Another kind of trash I do not bother with is torture porn, or the latest breed of horror film. I remember people being amused by 2010's PIRANHA which was in 3D. It turned up on television and I had a look. I am still laughing at some of it while being horrified too. Its a horror comic then....

After a sudden underwater tremor sets free scores of the prehistoric man-eating fish, an unlikely group of strangers must band together to stop themselves from becoming fish food for the area's new razor-toothed residents.

This is a comic gorefest, by Alexandre Aja, as hundreds of teenagers gathering for a spring break, fall victim to the all conquering pirhanas. The central carnage sequence goes on and on as they fall from the collapsing rigging into the raging ocean.

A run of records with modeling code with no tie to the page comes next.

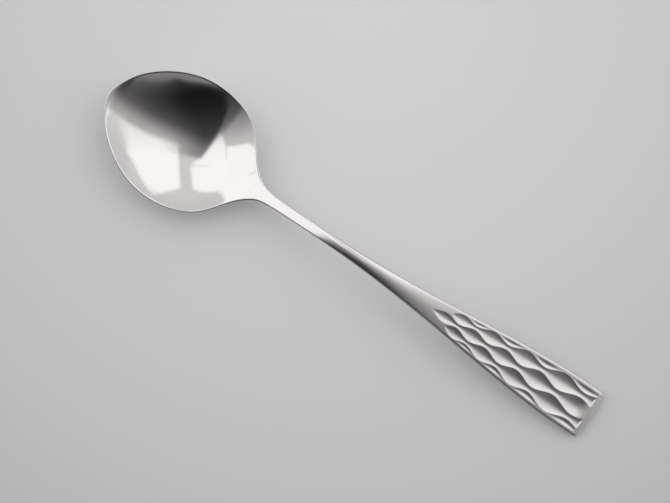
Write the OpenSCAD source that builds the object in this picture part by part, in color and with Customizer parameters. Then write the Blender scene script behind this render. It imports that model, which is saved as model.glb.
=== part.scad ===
// Soup spoon, pressed in one piece from a blank of stainless steel.
// The tip of the bowl points to -X and the end of the handle to +X.
// The spoon lies on Z = 0, on the back of its bowl and the end of its handle,
// and the origin is under the middle of its length.

/* [Overall] */
// Length from the tip of the bowl to the end of the handle
spoon_len = 180; // [160:1:210]

/* [Bowl] */
// Length of the bowl from its tip to the neck
bowl_len = 57; // [48:1:66]
// Width of the bowl across its rim
bowl_w = 41.5; // [34:0.1:50]
// Depth of the hollow below the sides of the rim
bowl_depth = 7.5; // [5:0.1:11]
// Thickness of the wall of the bowl and of its rim
bowl_wall = 1.3; // [1:0.05:2]
// Rise of the tip of the rim above its sides
tip_rise = 2.7; // [0:0.1:4]

/* [Neck] */
// Width of the neck
neck_w = 3.3; // [3:0.1:6]
// Thickness of the neck
neck_t = 2.9; // [2:0.1:4]
// Rise of the arch behind the neck above the sides of the rim
arch_rise = 6; // [3:0.1:9]

/* [Handle] */
// Width of the handle near its end
handle_w = 16.5; // [12:0.1:22]
// Thickness of the handle
handle_t = 2.3; // [1.8:0.1:3.2]
// Height of the crown along the middle of the handle
crown_h = 0.4; // [0.1:0.05:0.8]
// Radius of the corners of the handle, seen from above
corner_r = 1.3; // [0.8:0.1:2.5]
// Bulge of the end of the handle, seen from above
end_bulge = 0.4; // [0.1:0.1:1.2]

/* [Relief] */
// Depth of the groove where it is widest
groove_depth = 0.6; // [0.2:0.05:0.9]
// Width of the crest between two grooves
crest_w = 0.2; // [0.1:0.05:0.4]
// Number of swellings of the middle groove
swells = 5; // [3:1:7]
// Distance from the handle's end to the first swelling
first_swell = 56.3; // [45:0.1:65]
// Distance from the handle's end to the last swelling
last_swell = 6.1; // [4:0.1:12]
// Length of the pointed start of a groove
point_len = 3.7; // [2:0.1:6]
// Plain rim between the grooves and the handle's end
end_rim = 1.8; // [1.8:0.1:4]
// Run of the slope that closes the side grooves at the rim
end_slope = 0.5; // [0.3:0.1:1]
// Run of the scoop that closes the middle groove
scoop_len = 4; // [2:0.5:8]

/* [Hidden] */

// Height of the sides of the rim, and of the top of the arch
rim_h = bowl_depth + bowl_wall;
arch_h = rim_h + arch_rise;

// Bowl, tip to neck: place along it, half width, rise and stoutness
bowl_shares = [
    [0.02, 0.231, 1, 0],
    [0.08, 0.512, 0.92, 0],
    [0.2, 0.786, 0.66, 0],
    [0.35, 0.981, 0.26, 0],
    [0.5, 1.016, -0.02, 0],
    [0.64, 0.944, -0.18, 0],
    [0.76, 0.774, -0.3, 0],
    [0.86, 0.371, -0.3, 0.15],
    [0.94, 0.177, -0.15, 0.6],
];
// Handle, neck to end in equal steps: widening, arch, stoutness and crown
handle_shares = [
    [0.012, 0.532, 1, 0],
    [0, 0.704, 1, 0.1],
    [0, 0.872, 1, 0.4],
    [0.055, 0.984, 0.8, 0.8],
    [0.18, 0.984, 0.5, 1],
    [0.324, 0.88, 0.2, 1],
    [0.531, 0.72, 0, 0.9],
    [0.731, 0.536, 0, 0.8],
    [0.899, 0.352, 0, 0.7],
    [1.015, 0.172, 0, 0.6],
    [0.992, 0, 0, 0.5],
];
// Insets of the rounded upper and lower edges, as shares of the thickness
edge_share = 0.36;
back_share = 0.4;
// Inner and outer ridges and their swing, as shares of the half width
inner_share = 0.25;
outer_share = 0.72;
swing_share = 0.12;
// Plain border along each side, as a share of the half width
border_share = 0.155;
// Growth of the swellings towards the end
growth_share = 0.25;
// Least opening of a groove at its pointed start
point_share = 0.08;
// Delay of the side grooves behind the middle one, as a share of the point
lag_share = 1.57;
// Band of the face left between the rounded edge and the relief
band_share = 0.03;
// Share of a swelling that the middle groove passes before the crescents begin
crescent_share = 0.5;

// Fall of the upper edge where it meets the upright side
edge_fall = 55;
// Angles at which the rounded edges are stepped
edge_angles = [20, 38, edge_fall];
back_angles = [90, 45];
corner_angles = [0, 30, 60, 90];
// Rings that close the bulge of the end
end_rings = 3;
// Rings to one row of the tables, and rings along the relief
row_rings = 4;
relief_rings = 66;
// Strips across a groove, a crescent, and the plain back
groove_strips = 6;
crescent_strips = 2;
back_strips = 6;

// Blends two values
function mix(a, b, share) = a + (b - a) * share;
// Keeps a value between zero and one
function unit(v) = min(1, max(0, v));
// Rises from zero to one with no corner at either end
function ease(v) = unit(v) * unit(v) * (3 - 2 * unit(v));

// Rows of the smooth curves: place, half width, height, thickness, crown
handle_step = (spoon_len - bowl_len) / (len(handle_shares) - 1);
bowl_rows = [for (s = bowl_shares) [
    s[0] * bowl_len, s[1] * bowl_w / 2, rim_h + s[2] * tip_rise,
    mix(bowl_wall, neck_t, s[3]), 0]];
handle_rows = [for (i = [0:len(handle_shares) - 1]) let (s = handle_shares[i]) [
    bowl_len + i * handle_step, mix(neck_w, handle_w, s[0]) / 2,
    mix(handle_t, arch_h, s[1]), mix(handle_t, neck_t, s[2]), s[3] * crown_h]];
// The curve is its own mirror image at the tip, and runs straight at the end
first_row = bowl_rows[0];
mirrored_row = [first_row[0], -first_row[1], first_row[2], first_row[3], 0];
tip_row = [-first_row[0] / 2, 0, first_row[2], first_row[3], 0];
end_row = handle_rows[len(handle_rows) - 1];
beyond_row = 2 * end_row - handle_rows[len(handle_rows) - 2];
rows = concat([mirrored_row, tip_row], bowl_rows, handle_rows, [beyond_row]);

// Weights of four neighbouring rows in a smooth curve, and their slopes
function weights(f) = [
    pow(1 - f, 3), 3 * pow(f, 3) - 6 * f * f + 4,
    3 * f + 3 * f * f - 3 * pow(f, 3) + 1, pow(f, 3)] / 6;
function slopes(f) = [
    -pow(1 - f, 2), 3 * f * f - 4 * f, 1 + 2 * f - 3 * f * f, f * f] / 2;
function four(t) = let (i = min(floor(t), len(rows) - 4)) [
    rows[i], rows[i + 1], rows[i + 2], rows[i + 3]];
function part_of(t) = t - min(floor(t), len(rows) - 4);
function row_at(t) = weights(part_of(t)) * four(t);
function heading_at(t) = slopes(part_of(t)) * four(t);
// Place on the curve of a length along the handle
function turn_of(x) = len(bowl_rows) + 1 + (x - bowl_len) / handle_step;

// Places along the spoon where the relief starts and ends
relief_start = spoon_len - first_swell - point_len;
side_start = relief_start + point_len * lag_share;
relief_end = spoon_len - end_rim;

// Swellings passed at a place along the handle
function swell_at(x) = let (s = (x - spoon_len + first_swell) / (first_swell - last_swell))
    (swells - 1) * s * (1 + growth_share * (1 - s));
// Opening of a groove that starts in a point, with the face drawn in ahead of it
function opening(x, start) = x < start
    ? mix(1, point_share, ease(1 + (x - start) / point_len))
    : mix(point_share, 1, sqrt(1 - pow(1 - unit((x - start) / point_len), 2)));
// Edges of a groove: drawn together at its pointed start
function narrowed(a, b, open) = [mix((a + b) / 2, a, open), mix((a + b) / 2, b, open)];
// Share of the full depth that is left where the grooves start and end
function depth_left(x, start, run) = x < start ? 0 : ease((relief_end - x) / run);

// Grooves from one side to the other: outer edge, inner edge, depth, strips
function grooves(x, w, reach) = let (
    swing = swing_share * cos(360 * swell_at(x)),
    crest = crest_w / 2 / max(w, neck_w / 2),
    inner = inner_share + swing,
    outer = outer_share - swing,
    middle = narrowed(inner - crest, crest - inner, opening(x, relief_start)),
    side = narrowed(outer - crest, inner + crest, opening(x, side_start)),
    rim = min(reach - band_share, max(1 - border_share, outer + 2 * crest)),
    wide = groove_depth / ((inner_share + swing_share) * handle_w) * w,
    deep = wide * depth_left(x, side_start, end_slope),
    lens = (rim - outer - crest) / (1 - border_share - outer_share + swing_share),
    bow = swell_at(x) > crescent_share ? deep * lens : 0)
    [[rim, outer + crest, bow, crescent_strips],
     [side[0], side[1], deep, groove_strips],
     [middle[0], middle[1], wide * depth_left(x, relief_start, scoop_len), groove_strips],
     [-side[1], -side[0], deep, groove_strips],
     [-outer - crest, -rim, bow, crescent_strips]];

// Columns across the face: share of the half width, and depth of the relief
function columns(x, w, reach) = concat([[reach, 0]],
    [for (g = grooves(x, w, reach)) for (i = [0:g[3]]) let (f = i / g[3])
        [mix(g[0], g[1], f), g[2] * (g[0] - g[1]) * 4 * f * (1 - f)]],
    [[-reach, 0]]);
column_count = len(columns(spoon_len, handle_w, 1));

// A ring is [place, half width, height, thickness, crown, inward direction]
function side_ring(t) = let (r = row_at(t), h = heading_at(t), s = norm([h[0], h[1]]))
    [r[0], r[1], r[2], r[3], r[4], [h[1], -h[0]] / s];
corner_x = spoon_len - end_bulge - corner_r;
flat_w = row_at(turn_of(corner_x))[1] - corner_r;
function corner_ring(a) = let (x = corner_x + corner_r * sin(a), r = row_at(turn_of(x)))
    [x, flat_w + corner_r * cos(a), r[2], r[3], r[4], [-sin(a), -cos(a)]];
function end_ring(share) = let (h = [flat_w, 2 * end_bulge * share])
    [spoon_len - end_bulge * share * share, flat_w * share,
     end_row[2], end_row[3], end_row[4], -h / norm(h)];

plain_turns = [for (i = [0:floor(turn_of(relief_start) * row_rings) - 1]) i / row_rings];
relief_turns = [for (i = [0:relief_rings])
    turn_of(mix(relief_start, relief_end - end_slope, i / relief_rings))];
rings = concat(
    [for (t = plain_turns) side_ring(t)],
    [for (t = relief_turns) side_ring(t)],
    [side_ring(turn_of(relief_end))],
    [for (a = corner_angles) corner_ring(a)],
    [for (i = [end_rings - 1:-1:0]) end_ring(i / end_rings)]);
widest = max([for (r = rings) if (r[0] < bowl_len) r[1]]);

// Height of the pressed sheet at a share of the half width, before crown and relief
function pressed(r, q) = r[2] - bowl_depth
    * pow(r[1] / widest, 2) * (1 - q * q) * (1 - ease((r[0] - bowl_len) / bowl_len));

// A point of a ring: inset from the outline, on one side, at a height
function inset(r, d, side, z) = [r[0] + d * r[5][0], side * (r[1] + d * r[5][1]), z];
function edge_points(r, side, d) = let (radius = d / sin(edge_fall)) [for (a = edge_angles)
    inset(r, d - radius * sin(a), side, r[2] - radius * (1 - cos(a)))];
function back_points(r, side, d) = [for (a = back_angles)
    inset(r, d * (1 - sin(a)), side, r[2] - r[3] + d * (1 - cos(a)))];
function flipped(list) = [for (i = [len(list) - 1:-1:0]) list[i]];

// Points of a ring: face, right edge, back, left edge
function ring_points(r) = let (
    d = edge_share * r[3], b = back_share * r[3],
    in_w = r[1] + d * r[5][1], back_w = r[1] + b * r[5][1],
    reach = r[1] > 0 ? in_w / r[1] : 1)
    concat(
        [for (c = columns(r[0], r[1], reach)) let (q = c[0] / reach)
            [r[0] + d * r[5][0], c[0] * r[1], pressed(r, q) + r[4] * (1 - q * q) - c[1]]],
        edge_points(r, -1, d),
        back_points(r, -1, b),
        [for (i = [0:back_strips]) let (q = mix(-1, 1, i / back_strips))
            [r[0] + b * r[5][0], q * back_w, pressed(r, q) - r[3]]],
        flipped(back_points(r, 1, b)),
        flipped(edge_points(r, 1, d)));

all_points = [for (r = rings) each ring_points(r)];
lowest = min([for (p = all_points) p[2]]);
n = len(ring_points(rings[0]));
last = len(rings) - 1;
corners = len(edge_angles) + len(back_angles);

// The first and last rings are folded shut: each point stands for its mirror image
function folded(j) =
    j < column_count ? 0
    : j < column_count + corners ? n - 1 - (j - column_count)
    : j < column_count + corners + back_strips + 1 ? n - corners - 1
    : j;
function point_of(ring, j) = ring * n + (ring == 0 || ring == last ? folded(j % n) : j % n);
function facing(a, b, c) = a == b || b == c || a == c ? [] : [[a, b, c]];
skin = [for (i = [0:last - 1]) for (j = [0:n - 1]) let (
    a = point_of(i, j), b = point_of(i + 1, j), c = point_of(i + 1, j + 1), d = point_of(i, j + 1))
    each concat(facing(a, b, c), facing(a, c, d))];

module spoon() {
    color("silver")
        translate([-spoon_len / 2, 0, -lowest])
            polyhedron(points = all_points, faces = skin, convexity = 8);
}

spoon();
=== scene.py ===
"""Soup spoon of stainless steel, pressed in one piece, on a pale table beside windows.

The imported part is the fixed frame, and its one node is replaced here by the same
spoon in a finer mesh, with a rounded rim and its polished and struck finishes.
Sizes are in millimetres until a mesh is laid, and the tip of the bowl is at place 0.
"""
import logging
import math
from collections.abc import Mapping, Sequence
from dataclasses import dataclass
from enum import Enum

import bpy
import numpy as np
from mathutils import Matrix, Vector


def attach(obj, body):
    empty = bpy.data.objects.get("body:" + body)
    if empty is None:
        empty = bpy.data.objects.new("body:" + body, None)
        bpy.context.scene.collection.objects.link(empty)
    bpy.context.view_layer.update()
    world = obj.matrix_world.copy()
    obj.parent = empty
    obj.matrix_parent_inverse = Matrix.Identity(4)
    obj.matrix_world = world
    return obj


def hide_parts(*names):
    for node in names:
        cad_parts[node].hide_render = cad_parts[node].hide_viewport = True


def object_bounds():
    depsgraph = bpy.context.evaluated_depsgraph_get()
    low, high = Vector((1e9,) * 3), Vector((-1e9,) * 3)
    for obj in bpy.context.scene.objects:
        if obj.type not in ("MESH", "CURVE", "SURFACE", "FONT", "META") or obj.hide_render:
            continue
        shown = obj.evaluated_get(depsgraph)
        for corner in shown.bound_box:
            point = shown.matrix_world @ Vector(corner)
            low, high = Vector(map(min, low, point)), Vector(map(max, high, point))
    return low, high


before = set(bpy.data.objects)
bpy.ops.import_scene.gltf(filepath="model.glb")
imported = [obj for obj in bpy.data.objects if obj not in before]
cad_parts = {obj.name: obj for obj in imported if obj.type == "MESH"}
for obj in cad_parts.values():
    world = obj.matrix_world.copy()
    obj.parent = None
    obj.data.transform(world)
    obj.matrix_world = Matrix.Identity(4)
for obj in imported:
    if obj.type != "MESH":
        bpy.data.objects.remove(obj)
cad_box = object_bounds()

MM = 0.001
# The least width that is divided by, at the point of the tip
LEAST_WIDTH = 1e-9
LOG = logging.getLogger("soup_spoon")


class Sheet(Enum):
    """The sheets of mesh that close the spoon."""

    FACE = "face"
    BACK = "back"
    EDGE = "edge"


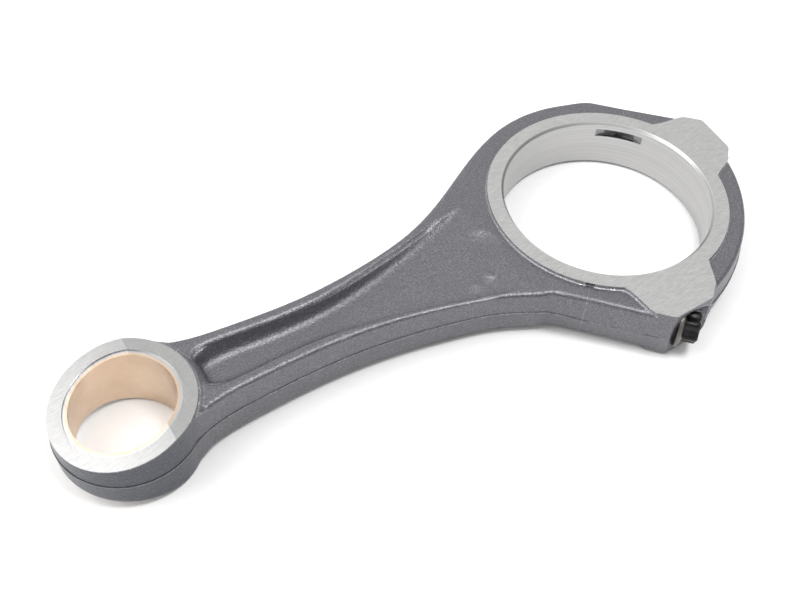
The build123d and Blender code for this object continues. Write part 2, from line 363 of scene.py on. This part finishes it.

The kids are all dumb, we don't care about them, nor the rest of the leads - apart from the lovely Kelly Brook., Kelly looks terrific here, in just a bikini, and gamely plays along with the director's skinflick and lesbo fantasies - we want her to survive, and she does till the climax - so - SPOILER - it is both hilarious and horrific to see her too fall from the rescue rope as the fish devour her.  It all starts with that JAWS survivor Richard Dreyfuss, but only for the first few minutes as the fish emerge into the sea ... various other characters like the sleazy porn merchant are finished off in amusing ways, flying cables slice nubile babes in two, a ponytail gets caught in a propellor, and that other girl swimming underwater with Kelly also has a grisly end; there is a neat payoff line as well. Does today's audience really go for this kind of stuff?  Surely it is disturbing that there's an audience out there for films that mix graphic violence and explicit female nudity .... at least there are 350 outraged reviews of it at the International Movie Database (IMDB).